Le attività illegali e i crimini ambientali dovrebbero essere condannati non soltanto dal Governo brasiliano, ma anche dalla comunità internazionale, spingendo verso pratiche sostenibili di uso del suolo, di coltivazione e silvicoltura. Non meno importante, dare voce e sostenere le popolazioni indigene significa tutelare la foresta e impedire che si giunga a un cambiamento climatico irreversibile nella regione sud-orientale. La posta in gioco è altissima e riguarda tutti noi.
Anche fuori dall’Amazzonia, quest’estate si è annunciata disastrosa dal punto di vista del cambiamento climatico con una serie di eventi catastrofici in varie aree del globo. Segnali che non possono ignorati e preannunciano un futuro segnato dal surriscaldamento globale. Centinaia di persone sono morte in Nord America a causa dell’ondata di calore anomalo che ha colpito Stati Uniti e Canada, bersagliati da incendi capaci di autoalimentarsi attraverso tempeste di fulmini. Se alla Siberia è toccata la stessa triste sorte, Europa, Cina, India, Nigeria e Nuova Zelanda sono state invece bersaglio di disastrose alluvioni, come dimostrano le tristi immagini provenienti dalla Germania, dal Belgio e dalla stazione della metropolitana della città cinese di Henan, invasa dall’acqua e nella quale sono morte diverse persone.

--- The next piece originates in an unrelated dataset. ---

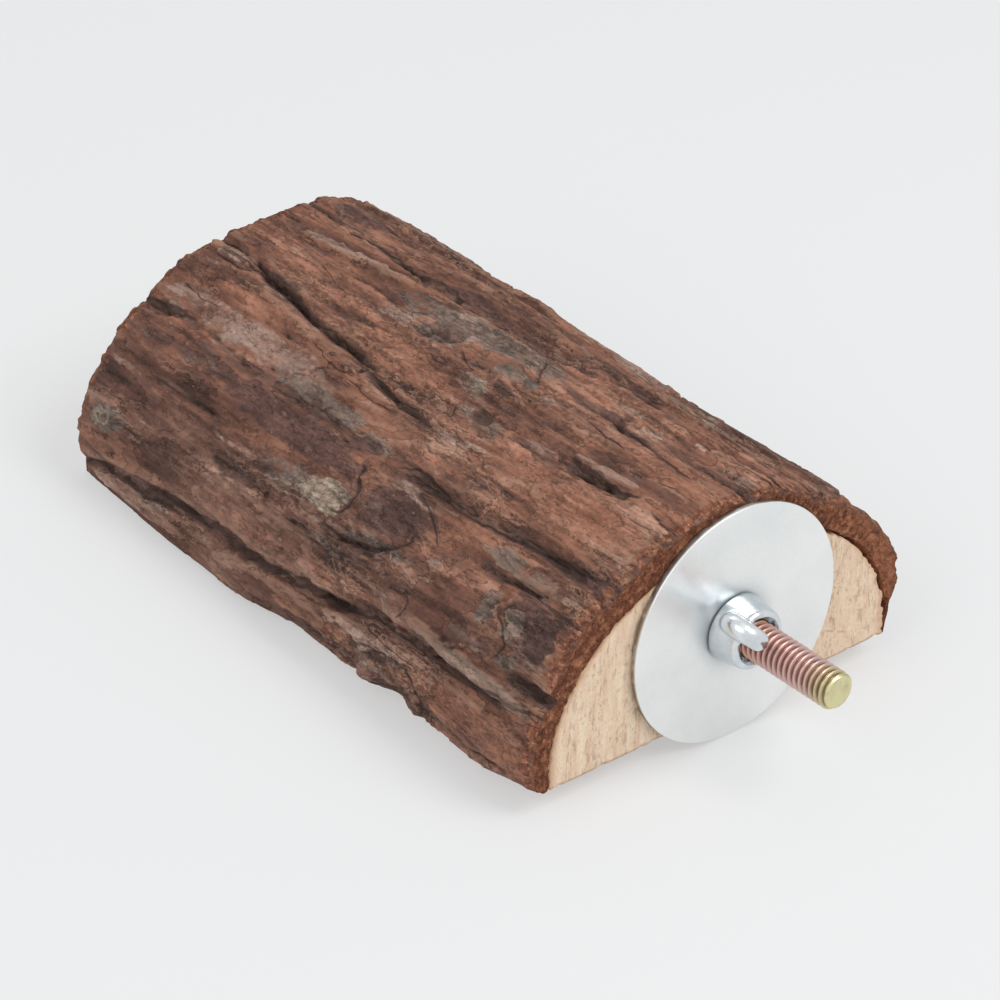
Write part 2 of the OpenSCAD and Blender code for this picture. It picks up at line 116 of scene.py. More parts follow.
# A place along the log is 0 at the bolt end and 1 at the far end.
# Furrows: half width, depth, and the path as pairs of place and angle
furrow_shares = [
    [0.8, 1.0, [[0.56, 112.8], [0.61, 111.8], [0.65, 111], [0.69, 111.3], [0.73, 110.5],
        [0.77, 109], [0.81, 107.4], [0.86, 106], [0.9, 104.6], [0.95, 103.5], [1.03, 103]]],
    [0.6, 0.6, [[0.4, 117.6], [0.45, 117.8], [0.48, 117], [0.51, 117.5], [0.54, 116.6],
        [0.575, 115.2], [0.61, 115.6]]],
    [0.6, 0.7, [[0.85, 127.8], [0.885, 128], [0.915, 128.6], [0.95, 129.6], [1.03, 130.5]]],
    [0.45, 0.3, [[0.48, 130.5], [0.6, 130], [0.7, 130.8], [0.8, 129.6], [0.87, 128.2]]],
    [0.8, 0.75, [[-0.03, 129], [0.07, 129.3], [0.14, 128.2], [0.22, 129], [0.3, 130], [0.38, 130.4],
        [0.43, 131]]],
    [0.9, 1.0, [[0.33, 162], [0.4, 165], [0.47, 166], [0.55, 167.2], [0.63, 168], [0.7, 168.2],
        [0.77, 168.5], [0.83, 170.3], [0.9, 171.2], [0.95, 173.5], [1.03, 177]]],
    [0.55, 0.6, [[0.04, 162.8], [0.12, 162], [0.2, 161.3], [0.28, 161], [0.36, 161.6],
        [0.42, 163]]],
    [0.8, 0.75, [[0.58, 152.2], [0.64, 153], [0.68, 153.8], [0.74, 153]]],
    [0.6, 0.6, [[0.33, 143], [0.345, 147], [0.375, 149.8], [0.42, 150.6], [0.46, 152], [0.5, 154],
        [0.57, 155]]],
    [0.5, 0.45, [[0.72, 144], [0.79, 144.6], [0.82, 143], [0.85, 143.8], [0.9, 143.4]]],
    [0.5, 0.4, [[0.88, 148.6], [0.93, 149], [1.03, 150]]],
    [0.7, 1.0, [[-0.03, 156], [0.03, 155], [0.055, 154.6], [0.09, 155.6]]],
    [0.6, 1.0, [[0.09, 106], [0.12, 107], [0.14, 106.4], [0.165, 106], [0.195, 107],
        [0.24, 106.2]]],
    [0.7, 0.6, [[0.85, 73], [0.9, 73.6], [0.95, 74.2], [1.03, 74]]],
    [0.8, 0.7, [[0.35, 75], [0.4, 75.6], [0.45, 76.2], [0.5, 76.5], [0.56, 77.6], [0.605, 78.6],
        [0.64, 77.6], [0.69, 78], [0.74, 77], [0.8, 76.8]]],
    [0.6, 0.5, [[0.16, 74.6], [0.2, 73], [0.25, 73.4], [0.3, 72.4], [0.36, 72.6]]],
    [0.6, 0.6, [[-0.03, 74], [0.05, 73.2], [0.1, 73.2], [0.125, 76], [0.17, 77]]],
    [0.55, 0.5, [[0.69, 80.2], [0.76, 81.6], [0.8, 82.6], [0.85, 84], [0.92, 84.6]]],
    [0.8, 0.7, [[0.18, 88.4], [0.23, 87.6], [0.26, 85.4], [0.285, 86], [0.32, 87.2], [0.37, 84.8]]],
    [0.5, 0.4, [[-0.03, 82.6], [0.05, 84], [0.1, 84.8], [0.16, 85]]],
    [0.6, 0.6, [[0.53, 95.6], [0.58, 95.8], [0.63, 95.2]]],
    [0.5, 0.45, [[0.2, 108.4], [0.25, 109.6], [0.28, 109], [0.31, 108.4], [0.36, 110]]],
    [0.4, 0.5, [[0.04, 136.6], [0.09, 136.8], [0.12, 137.6], [0.15, 138.4], [0.22, 139]]],
    [0.5, 0.5, [[0.25, 169.4], [0.31, 170.4], [0.37, 170.6]]],
    [0.9, 0.8, [[0.4, 59], [0.5, 57.6], [0.58, 58.4], [0.7, 56.2], [0.82, 54.6]]],
    [0.9, 0.8, [[-0.03, 41], [0.08, 42], [0.18, 40.8], [0.3, 41], [0.4, 38.6], [0.5, 37.4]]],
    [0.8, 0.8, [[0.54, 33], [0.64, 31.4], [0.74, 31], [0.83, 28.6], [0.92, 28], [1.03, 26]]],
    [0.9, 0.9, [[0.1, 19], [0.22, 20.4], [0.34, 19.4], [0.45, 21], [0.57, 21.8], [0.7, 20.4]]],
    [0.8, 0.7, [[-0.03, 58], [0.07, 58.4], [0.15, 60.4], [0.24, 61], [0.32, 62.6]]],
    [0.6, 0.5, [[0.66, 11.4], [0.76, 12.6], [0.84, 12.2], [0.95, 14]]],
    [0.6, 0.6, [[0.08, 28], [0.18, 28.6], [0.27, 27.4], [0.42, 30]]],
    [0.7, 0.6, [[0.48, 44], [0.6, 45.4], [0.7, 44], [0.78, 44.6], [0.88, 42]]],
    [0.6, 0.6, [[0.32, 66], [0.42, 66.4], [0.52, 65], [0.62, 66.6], [0.72, 66]]],
    [0.5, 0.5, [[0.82, 66], [0.92, 65], [1.03, 66]]],
    [0.5, 0.5, [[-0.03, 66.8], [0.08, 66], [0.18, 67.2]]],
]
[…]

Il duro prezzo da pagare per anni di emissioni di gas a effetto serra, di uno stile di vita insostenibile dal punto ambientale.
Anche individualmente è possibile compiere alcuni gesti per fermare la deforestazione e proteggere l’Amazzonia, boicottando i beni di consumo prodotti da aziende complici della sua distruzione e sostenendo iniziative verdi che promuovono la tutela delle foreste tropicali. Piccoli gesti nella speranza che la volontà di un cambio di rotta provenga anche dall’alto.